CT: I’d like to go to the Grand Canyon because I’ve never been to the desert. I want to check one of the wonders of the world off my list and I want to experience that different type of heat. If I had to go back somewhere, I would go back to PEI and/or South America. I visited PEI when I was a child and don’t remember it well so I’d love to go back and experience that again. I feel I would fit in pretty well on the East Coast. I’d like to go back to Rio because it gave me incredible culture shock and I think I need to be reminded of that again… also it’s beautiful and the people are amazing.

JS: Please tell us about one or more projects that you have been working on, are preparing, or have recently completed. Why do they matter to you and why should they matter to us?

CT: I worked on Blackbird at Theatre Aquarius and it was an incredible experience from the people I worked with, working in an A house, working on that challenging play, experiencing Hamilton. All of it was incredible. I still can’t believe I was cast and that I got to work with the amazingly talented artists that I did.

JS: Let’s talk about the state of the arts in today’s society, including the forms in which you work. What specifically gives you hope and what specifically do you find depressing?
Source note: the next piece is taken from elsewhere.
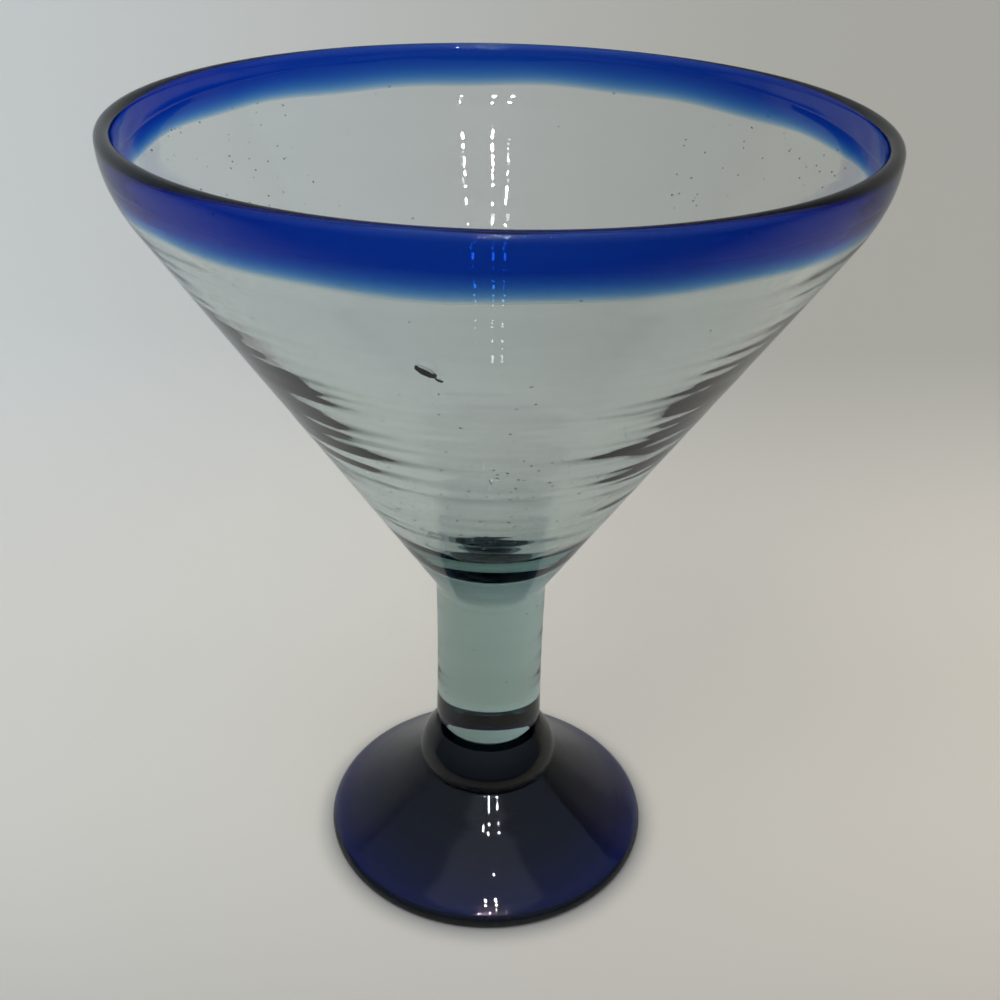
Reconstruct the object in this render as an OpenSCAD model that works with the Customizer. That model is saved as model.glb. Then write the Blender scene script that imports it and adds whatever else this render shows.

CT: It gives me hope that different, more diverse stories are being told. It gives me hope that casting is now more diverse. It gives me hope that we are seeing messier more complicated stories on stage. It gives me hope that women are now being allowed a bigger place in positions of power. I’m disappointed by the lack of money.

JS: Finally, what do you yourself find to be the most intriguing and/or surprising thing about you?

CT: I am constantly surprising myself by who I am and how quickly I change. If I had to choose one thing currently, I’d say that I surprised myself by loving working out. It helps me mentally and I love the feeling of my body getting stronger. I’m 27 and a few weeks ago I stepped into a gym for the first time. Knowing myself beforehand, I could have never predicted that I would love it so much. It’s wild.